I’m trying to ask more questions about the things that we don’t ask questions about anymore: What is the purpose of a parish? Can parish life be focused more on discipleship and less on programming?  Can rectories be places of fraternity rather than isolation? Is there a place for the evangelical counsels of poverty, chastity, and obedience in lay life? How can married couples more intensely image the love of Christ for his Church? Have the laity been commissioned to sanctify the world as Vatican II so clearly taught? Have early readings of St. John Paul’s Theology of the Body gotten to the core? Is it possible to live the contemplative life amidst the distractions and abstractions of a technological age? Is a Catholic Movement possible in the United States; one that will endure the persecution?

What does it mean for the Church to go to Mars?
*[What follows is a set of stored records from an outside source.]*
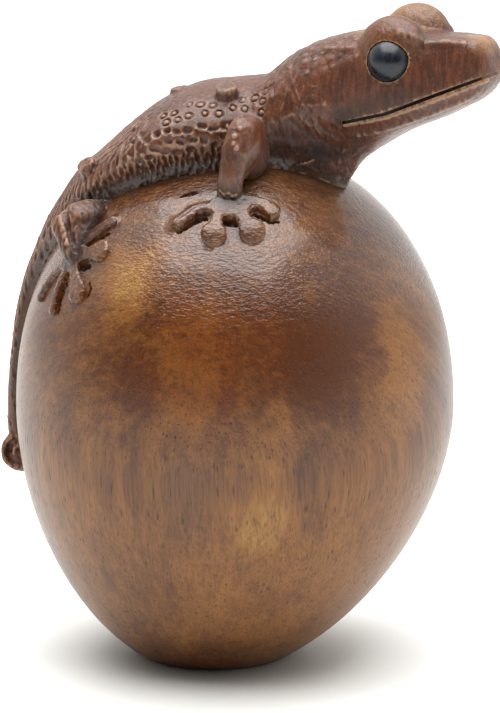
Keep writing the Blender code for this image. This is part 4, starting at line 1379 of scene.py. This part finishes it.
shape = bmesh.new()
bmesh.ops.create_grid(shape, x_segments=1, y_segments=1, size=TABLE_SIZE)
floor = show("floor", shape)
floor.location.z = -TABLE_DROP
table = Finish("white_table", Roughness=0.6, Emission_Strength=1.0)
reach = table.length(table.here())
# Painted shadow: the table's colour turns grey within a few centimetres of the ball.
table.set(Base_Color=table.mix(reach.between(0.012, 0.035), (0.68, 0.69, 0.67, 1), (0.87, 0.89, 0.87, 1)))
table.set(Emission_Color=table.mix(reach.between(0.04, 0.5), (0.0, 0.0, 0.0, 1), (0.45, 0.45, 0.44, 1)))
floor.data.materials.append(table.material)
print("table nodes:", len(table.tree.nodes))

# %% Light
LIGHT_PLACE, LIGHT_TILT, LIGHT_SIZE, LIGHT_POWER = (0.0, -0.1, 0.85), math.radians(-7), 0.95, 14.0

light = bpy.data.lights.new("overhead", 'AREA')
light.shape, light.size, light.energy = 'SQUARE', LIGHT_SIZE, LIGHT_POWER
lamp = bpy.data.objects.new("overhead", light)
lamp.location, lamp.rotation_euler = LIGHT_PLACE, (LIGHT_TILT, 0, 0)
bpy.context.scene.collection.objects.link(lamp)
print("light of", light.energy, "W,", round(light.size, 2), "m wide")

# %% Surroundings
BRIGHT, DIM = 1.12, 0.07

world = bpy.data.worlds.new("surroundings")
world.use_nodes = True
bpy.context.scene.world = world
sky = Nodes(world.node_tree)
_, sky_y, sky_z = sky.parts(sky.node("ShaderNodeTexCoord"))
dark = sky_y.between(0.1, -0.65) * sky_z.between(0.95, 0.6)
strength = sky.node("ShaderNodeMapRange", {}, {"Value": dark, "To Min": BRIGHT, "To Max": DIM})
sky.tree.nodes.remove(sky.tree.nodes["Background"])
room = sky.node("ShaderNodeBackground", {}, {"Color": (1.0, 0.995, 0.98, 1), "Strength": strength})
paper = sky.node("ShaderNodeBackground", {}, {"Color": (1, 1, 1, 1)})
seen = sky.node("ShaderNodeLightPath")
backdrop = sky.node("ShaderNodeMixShader", {}, {0: seen, 1: room, 2: paper})
sky.feed(sky.tree.nodes["World Output"].inputs["Surface"], backdrop)
bpy.context.scene.view_settings.view_transform = 'Standard'
print("surroundings:", len(sky.tree.nodes), "nodes")
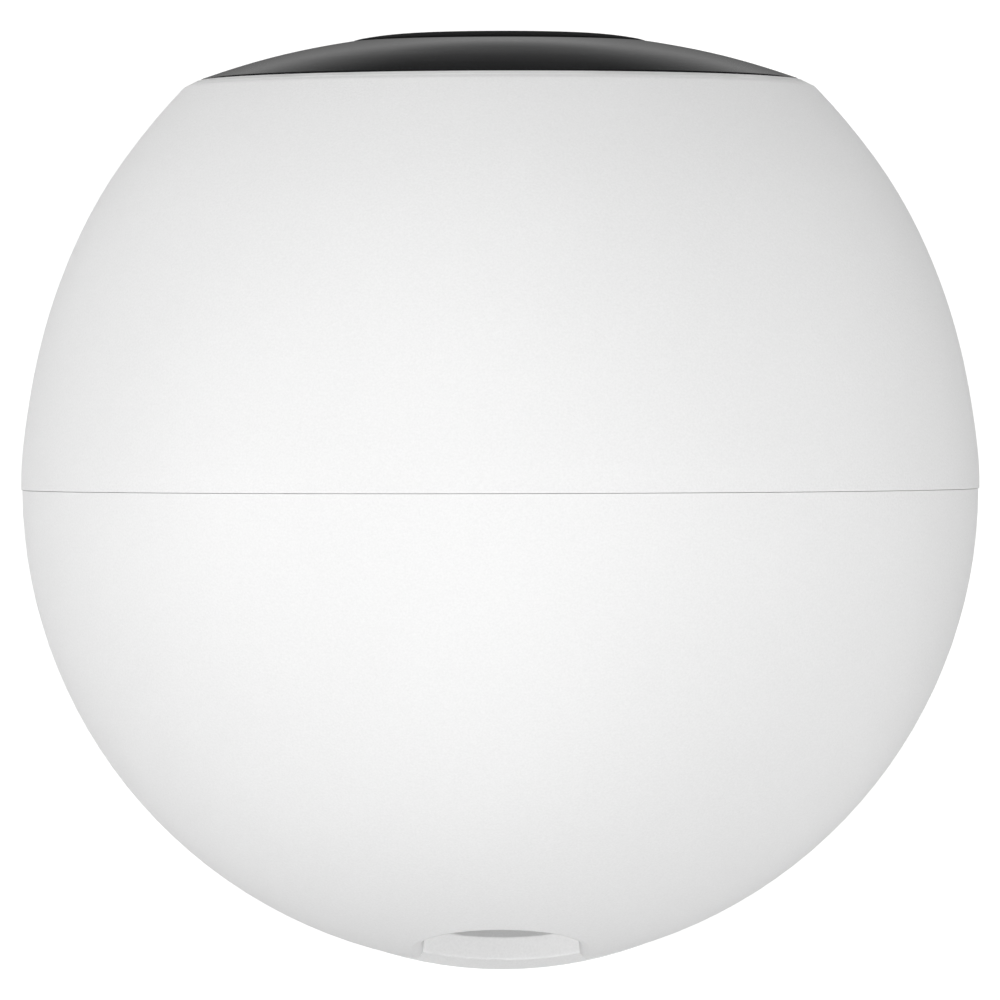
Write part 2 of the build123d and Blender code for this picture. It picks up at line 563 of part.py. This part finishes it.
# power inlet mouth at the rear, and the sound holes above it
inlet = block(-INLET_HALF, INLET_HALF, 30, 38, 8.9, 12.7) + rod_y(1.9, 30, 38, -INLET_HALF, 10.8) + rod_y(1.9, 30, 38, INLET_HALF, 10.8)
housing = housing - inlet
for row, cols in ((-2, 3), (-1, 4), (0, 5), (1, 4), (2, 3)):
    for c in range(cols):
        housing = housing - rod_y(0.65, 30.5, 38, (c - (cols - 1) / 2) * 2.6, 22.0 + row * 2.3)
save("base_housing", housing)

plate = poly((5.05, 0.8), (24.4, 0.8), (24.4, 1.6), (31.1, 1.6), (31.1, 0.8), (33.6, 0.8), (33.9, 1.1), (33.9, 3.4),
             (7.8, 3.4), (7.8, 9.2), (5.05, 9.2))
for x, y in POSTS:
    plate = plate - rod(2.1, 1.5, 2.6, x, y) - rod(1.2, 1.5, 4.0, x, y)
save("base_plate", plate)
save("foot_ring", poly((24.5, 0.3), (24.8, 0.0), (30.7, 0.0), (31.0, 0.3), (31.0, 1.58), (24.5, 1.58)))
save("base_screws", Compound(children=[screw_z(x, y, 1.66, 10.5, 1.9, 0.9, 0.93).solid() for x, y in POSTS]))
insert = poly((2.56, 0.5), (4.6, 0.5), (4.98, 0.8), (4.98, 9.1), (0, 9.1), (0, 8.0), (2.56, 8.0))
save("tripod_insert", insert)

ballast = ring(8.2, 31.6, 3.5, 6.3)
ballast = ballast - block(-12.0, 12.0, -34, -4, 3, 7)
for x, y in POSTS:
    ballast = ballast - rod(3.1, 3, 7, x, y)
save("ballast_plate", ballast)

board = block(-15, 15, 13.5, 29.2, 7.7, 8.9)
for sx in (-1, 1):
    board = board - rod(1.1, 7, 10, sx * 12.6, 16.0)
save("base_board", board)
IH, IR = INLET_HALF, 1.28
sock = block(-IH, IH, 27.6, 35.5, 10.8 - 1.58, 10.8 + 1.58) + rod_y(1.58, 27.6, 35.5, -IH, 10.8) + rod_y(1.58, 27.6, 35.5, IH, 10.8)
sock = sock - (block(-IH, IH, 29.0, 36, 10.8 - IR, 10.8 + IR) + rod_y(IR, 29.0, 36, -IH, 10.8) + rod_y(IR, 29.0, 36, IH, 10.8))
sock = sock + block(-3.3, 3.3, 28.9, 34.9, 10.45, 11.15) + block(-3.4, 3.4, 27.6, 31.5, 8.92, 9.4)
save("power_inlet", sock)
sp = rod_y(8.2, 26.4, 29.2, 0, 22.0) + rod_y(9.0, 29.2, 30.4, 0, 22.0) - rod_y(7.4, 29.9, 31, 0, 22.0)
sp = sp + rod_y(3.0, 29.2, 30.2, 0, 22.0)
save("speaker", sp)

pm = rod(9.5, 3.5, 12.0, 0, -(PPD - 5.0)) + rod(3.0, 12.0, 13.0, 0, -PPD)
pm = pm + block(-13.4, 13.4, -PPD + 3.4, -PPD + 6.4, 11.2, 12.0) - rod(1.05, 6.0, 14.0, 0, -PPD)
save("pan_motor", pm)
pp = Pos(0, -PPD, 0) * gear_z(PAN_M, PAN_PINION_T, 0.12, 0.85, 90 + 180 / PAN_PINION_T, 14.6, 18.4)
pp = pp + rod(1.0, 6.5, 18.8, 0, -PPD)
save("pan_pinion", pp)
save("thrust_washer", ring(SHAFT_R + 0.08, 10.6, 18.1, 19.05))

allv = Compound(children=list(made.values()))
bb = allv.bounding_box()
print("nodes", len(made), "size", [round(v, 2) for v in (bb.size.X, bb.size.Y, bb.size.Z)],
      "low", [round(v, 2) for v in (bb.min.X, bb.min.Y, bb.min.Z)])
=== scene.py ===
import bpy
import json
import math
from mathutils import Matrix, Vector

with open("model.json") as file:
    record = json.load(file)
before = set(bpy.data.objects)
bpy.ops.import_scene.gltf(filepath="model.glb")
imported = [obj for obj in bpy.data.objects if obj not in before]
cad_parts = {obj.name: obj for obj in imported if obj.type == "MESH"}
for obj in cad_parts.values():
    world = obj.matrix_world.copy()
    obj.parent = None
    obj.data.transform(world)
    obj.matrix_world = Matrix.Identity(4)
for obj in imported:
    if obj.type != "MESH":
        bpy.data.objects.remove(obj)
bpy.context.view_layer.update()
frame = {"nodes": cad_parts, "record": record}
NODES = frame["nodes"]

# ---------------------------------------------------------------------------
# Shared places, in metres (the same frame as the CAD)
# ---------------------------------------------------------------------------
BALL = Vector((0.0, -0.0067, 0.0700))


# ---------------------------------------------------------------------------
# Materials: all procedural, in object space
# ---------------------------------------------------------------------------
class Nodes:
    """Small helper around one material's node tree."""

    def __init__(self, name):
        self.mat = bpy.data.materials.new(name)
        self.mat.use_nodes = True
        self.tree = self.mat.node_tree
        self.tree.nodes.clear()
        self.out = self.new("ShaderNodeOutputMaterial")
        self.bsdf = self.new("ShaderNodeBsdfPrincipled")
        self.link(self.bsdf.outputs[0], self.out.inputs[0])
        self.coord = self.new("ShaderNodeTexCoord").outputs["Object"]

    def new(self, kind, **values):
        n = self.tree.nodes.new(kind)
        for k, v in values.items():
            setattr(n, k, v)
        return n

    def link(self, a, b):
        self.tree.links.new(a, b)

    def set(self, **values):
        for k, v in values.items():
            self.bsdf.inputs[k.replace("_", " ")].default_value = v
        return self

    def mapped(self, scale=(1, 1, 1), rotation=(0, 0, 0), location=(0, 0, 0)):
        m = self.new("ShaderNodeMapping")
        m.inputs["Scale"].default_value = scale
        m.inputs["Rotation"].default_value = rotation
        m.inputs["Location"].default_value = location
        self.link(self.coord, m.inputs["Vector"])
        return m.outputs[0]

    def noise(self, scale, detail=2.0, rough=0.5, vector=None, distortion=0.0):
        n = self.new("ShaderNodeTexNoise")
        n.inputs["Scale"].default_value = scale
        n.inputs["Detail"].default_value = detail
        n.inputs["Roughness"].default_value = rough
        n.inputs["Distortion"].default_value = distortion
        self.link(vector or self.coord, n.inputs["Vector"])
        return n.outputs["Fac"]

    def voronoi(self, scale, vector=None, feature="F1", randomness=1.0):
        n = self.new("ShaderNodeTexVoronoi", feature=feature)
        n.inputs["Scale"].default_value = scale
        n.inputs["Randomness"].default_value = randomness
        self.link(vector or self.coord, n.inputs["Vector"])
        return n.outputs["Distance"]

    def ramp(self, value, stops):
        r = self.new("ShaderNodeValToRGB")
        e = r.color_ramp.elements
        while len(e) < len(stops):
            e.new(0.5)
        for el, (p, c) in zip(e, stops):
            el.position = p
            el.color = (c, c, c, 1) if isinstance(c, (int, float)) else (*c, 1)
        self.link(value, r.inputs[0])
        return r.outputs[0]

    def range(self, value, a, b, lo=0.0, hi=1.0):
        m = self.new("ShaderNodeMapRange")
        m.inputs["From Min"].default_value = lo
        m.inputs["From Max"].default_value = hi
        m.inputs["To Min"].default_value = a
        m.inputs["To Max"].default_value = b
        self.link(value, m.inputs["Value"])
        return m.outputs[0]

    def math(self, op, a, b):
        m = self.new("ShaderNodeMath", operation=op)
        for i, x in enumerate((a, b)):
            if isinstance(x, (int, float)):
                m.inputs[i].default_value = x
            else:
                self.link(x, m.inputs[i])
        return m.outputs[0]

    def bump(self, height, strength, distance, under=None):
        b = self.new("ShaderNodeBump")
        b.inputs["Strength"].default_value = strength
        b.inputs["Distance"].default_value = distance
        self.link(height, b.inputs["Height"])
        if under is not None:
            self.link(under, b.inputs["Normal"])
        self.link(b.outputs[0], self.bsdf.inputs["Normal"])
        return b.outputs[0]

    def colour(self, socket):
        self.link(socket, self.bsdf.inputs["Base Color"])

    def rough(self, socket):
        self.link(socket, self.bsdf.inputs["Roughness"])


def tint(c, k):
    return tuple(min(1.0, x * k) for x in c)


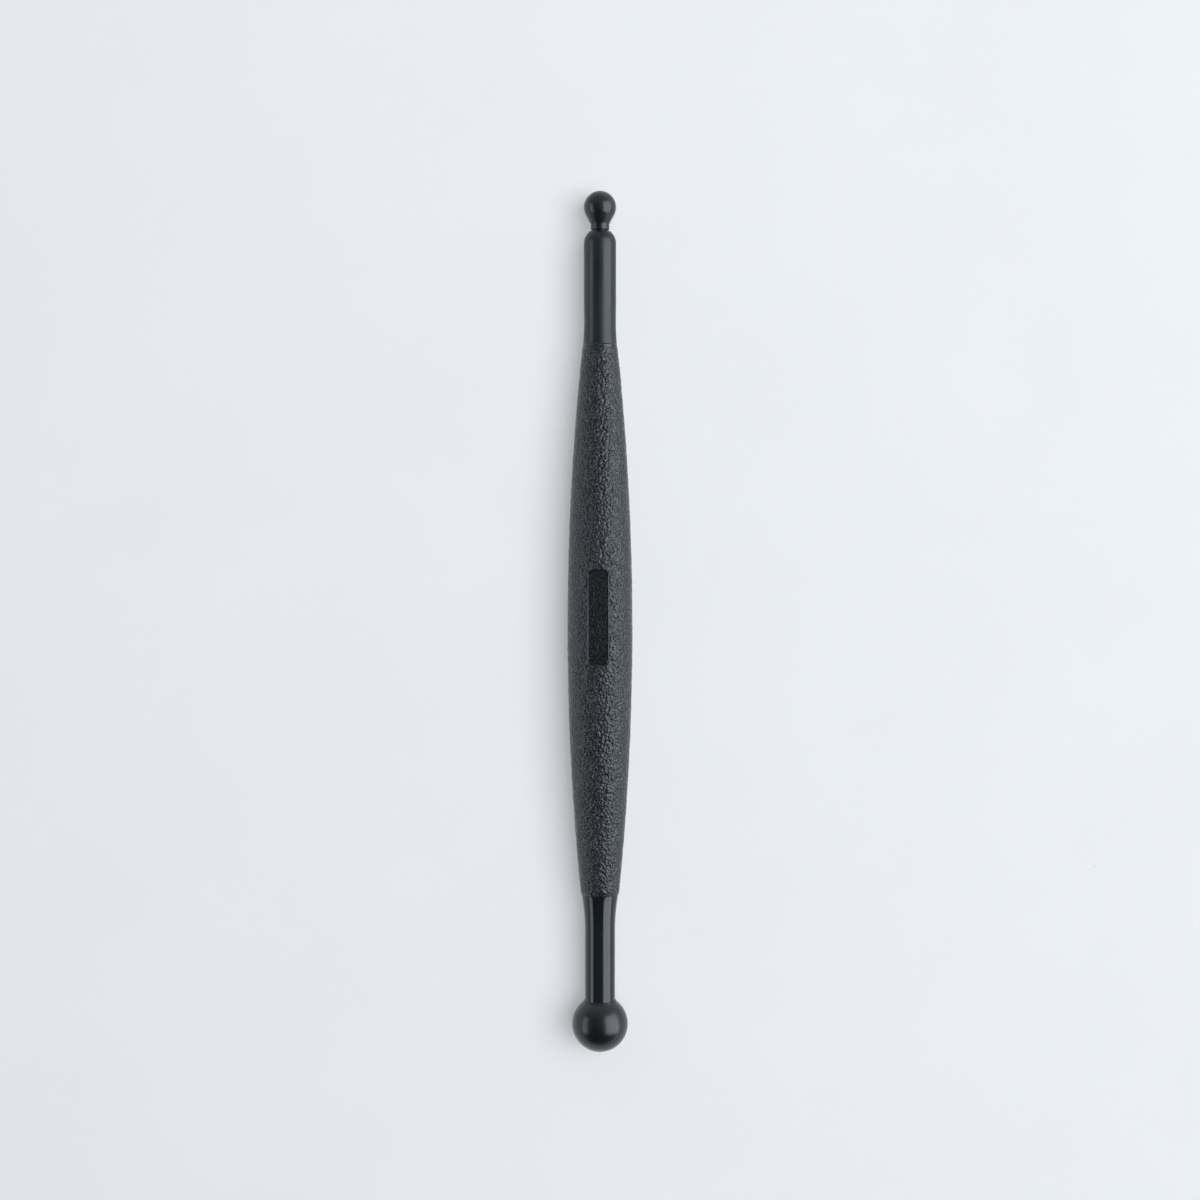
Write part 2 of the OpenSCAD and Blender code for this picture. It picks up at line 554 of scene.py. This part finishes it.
class STYLUS_OT_grip(bpy.types.Operator):
    """Builds the soft grip with its grain and its bare label panel"""

    bl_idname = "stylus.grip"
    bl_label = "Grip"

    def execute(self, context):
        values = context.scene.stylus_grip
        rim = values.rim / MM
        mesh = turned(self.outline(), GRIP_STEPS)
        round_rings(mesh, [(self.low_r, -HALF)], LOW_EDGE_ROUND)
        sink_panel(mesh, rim)
        self.raise_grain(mesh, values.swell / MM, rim)
        laid_piece(mesh, "grip", "grip_skin", rubber_finish(values), GRIP_SHARP)
        return {"FINISHED"}

    @property
    def low_r(self):
        """Radius of the grip at its end towards the large ball."""
        return arc_side(BELLY_R, GRIP_END_R, -HALF)

    def outline(self):
        """The wall of the skin: long arc outside, ribs that fill the core's grooves inside."""
        arc = long_arc(BELLY_R, GRIP_END_R)
        low = math.asin((-HALF + BELLY_SHIFT) / arc)
        high = math.asin((HALF - FEATHER + BELLY_SHIFT) / arc)
        wall = Outline(self.core_wall(-HALF), -HALF)
        wall.line(self.low_r, -HALF, cuts=2)
        wall.arc(BELLY_R - arc, -BELLY_SHIFT, high - low, GRIP_ARC_STEPS)
        wall.line(arc_side(BELLY_R, GRIP_END_R, HALF) - FEATHER_DROP, HALF, cuts=4)
        wall.line(self.core_wall(HALF), HALF)
        pitch = 2 * (HALF - GROOVE_MARGIN) / (GROOVES - 1)
        for i in reversed(range(GROOVES)):
            middle = -HALF + GROOVE_MARGIN + i * pitch
            high_h = middle + GROOVE_WIDTH / 2
            low_h = middle - GROOVE_WIDTH / 2
            rib_r = self.core_wall(middle) - KEY_DEPTH
            wall.line(self.core_wall(high_h), high_h - CORE_GAP)
            wall.line(rib_r, high_h - CORE_GAP)
            wall.line(rib_r, low_h + CORE_GAP)
            wall.line(self.core_wall(low_h), low_h + CORE_GAP)
        wall.line(self.core_wall(-HALF), -HALF)
        return wall

    def core_wall(self, h):
        """Inside of the skin, a hair outside the core."""
        return arc_side(CORE_R, CORE_END_R, h) + CORE_GAP

    def raise_grain(self, mesh, swell, rim):
        """Moves the outside of the grip in and out by a coarse noise, and keeps the share."""
        share_layer = mesh.verts.layers.float.new("grain")
        mesh.normal_update()
        for vert in mesh.verts:
            share = grain_share(vert.co, vert.normal, rim)
            vert[share_layer] = share
            if share > PANEL_GRAIN:
                coarse = noise.noise(vert.co / COARSE_SIZE)
                broad = noise.noise(vert.co / BROAD_SIZE + BROAD_PLACE)
                height = coarse * COARSE_HEIGHT + broad * BROAD_HEIGHT
                vert.co += vert.normal * share * swell * height
                vert.co.z = max(vert.co.z, -BELLY_R)


class STYLUS_OT_core(bpy.types.Operator):
    """Finishes the grooved core, which stays the frame's own piece"""

    bl_idname = "stylus.core"
    bl_label = "Core"

    def execute(self, context):
        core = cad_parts["grip_core"]
        core.data.materials.clear()
        core.data.materials.append(core_finish(context.scene.stylus_ends))
        return {"FINISHED"}


# Ends


class STYLUS_OT_small_end(bpy.types.Operator):
    """Builds the satin small stem and the small ball on its shank"""

    bl_idname = "stylus.small_end"
    bl_label = "Small end"

    def execute(self, context):
        values = context.scene.stylus_ends
        bore_r = NECK_R + GLUE_GAP
        nose_centre_r = SMALL_STEM_R - NOSE_R
        across = bore_r + NOSE_FLAT - nose_centre_r
        nose_h = SHOULDER_H + math.sqrt(NOSE_R ** 2 - across ** 2)

        stem = Outline(0.0, HALF - PEG_LENGTH)
        stem.line(PEG_R - LEAD, HALF - PEG_LENGTH)
        stem.line(PEG_R, HALF - PEG_LENGTH + LEAD)
        stem.line(PEG_R, HALF, cuts=8)
        root = math.asin((WAIST_H - HALF) / WAIST_ARC)
        root_r = WAIST_R + WAIST_ARC - WAIST_ARC * math.cos(root)
        stem.line(root_r, HALF)
        stem.arc(WAIST_R + WAIST_ARC, WAIST_H, -root, steps=24)
        stem.line(SMALL_STEM_R, STRAIGHT_H, cuts=10)
        stem.line(SMALL_STEM_R, SHOULDER_H, cuts=30)
        stem.arc(nose_centre_r, SHOULDER_H, math.acos(across / NOSE_R), steps=32)
        stem.line(bore_r, nose_h, cuts=1)
        stem.line(bore_r, nose_h - SHANK - END_GAP, cuts=8)
        stem.line(0.0, nose_h - SHANK - END_GAP)
        mesh = turned(stem, STEM_STEPS)
        round_rings(mesh, [(bore_r, nose_h)], min(values.edge_round / MM, NOSE_ROUND_MOST))
        laid_piece(mesh, "small_stem_satin", "small_stem", satin_finish(values))

        neck_top = nose_h + NECK_LENGTH
        tangent_r = SMALL_BALL_R * math.cos(CONE_LEAN)
        tangent_h = neck_top + (tangent_r - NECK_R) / math.tan(CONE_LEAN)
        ball_h = tangent_h + SMALL_BALL_R * math.sin(CONE_LEAN)
        ball = Outline(0.0, nose_h - SHANK)
        ball.line(NECK_R - LEAD, nose_h - SHANK)
        ball.line(NECK_R, nose_h - SHANK + LEAD)
        for depth, rise, cuts in NECK_STEPS:
            ball.line(NECK_R - depth, nose_h + rise, cuts)
        ball.line(NECK_R, neck_top, cuts=6)
        ball.line(tangent_r, tangent_h, cuts=8)
        ball.arc(0.0, ball_h, math.pi / 2 + CONE_LEAN, steps=64)
        mesh = turned(ball, STEM_STEPS)
        round_rings(mesh, [(NECK_R, neck_top)], NECK_ROUND, segments=5)
        material = ball_finish(values, roughness=0.4)
        laid_piece(mesh, "small_ball_tip", "small_ball", material)
        return {"FINISHED"}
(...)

We Church people often say that there is nothing more important to us than our faith. But, why is it that Elon and his people at Tesla and Space X often seem more dedicated to making cars and launching rockets than we are to making known the saving encounter with Jesus Christ?

This Task, this Cause, this Mars is as complex and fascinating as the interplay of grace and nature within the heart of every human person. The goal is NOT to be quicker or cheaper. But we can certainly be better: “…for the sons of this world are more shrewd in dealing with their own generation than the sons of light” (Luke 16:8). Let’s learn from Elon. For Mars.


Author’s note: I recently read an article called “Apple should buy Tesla – and make Elon Musk its CEO.” I almost called this post “The Catholic Church should sponsor rockets to Mars – and make Elon Musk the Pope”. But I prudentially refrained, lest this seem like a call to action to overthrow Pope Francis.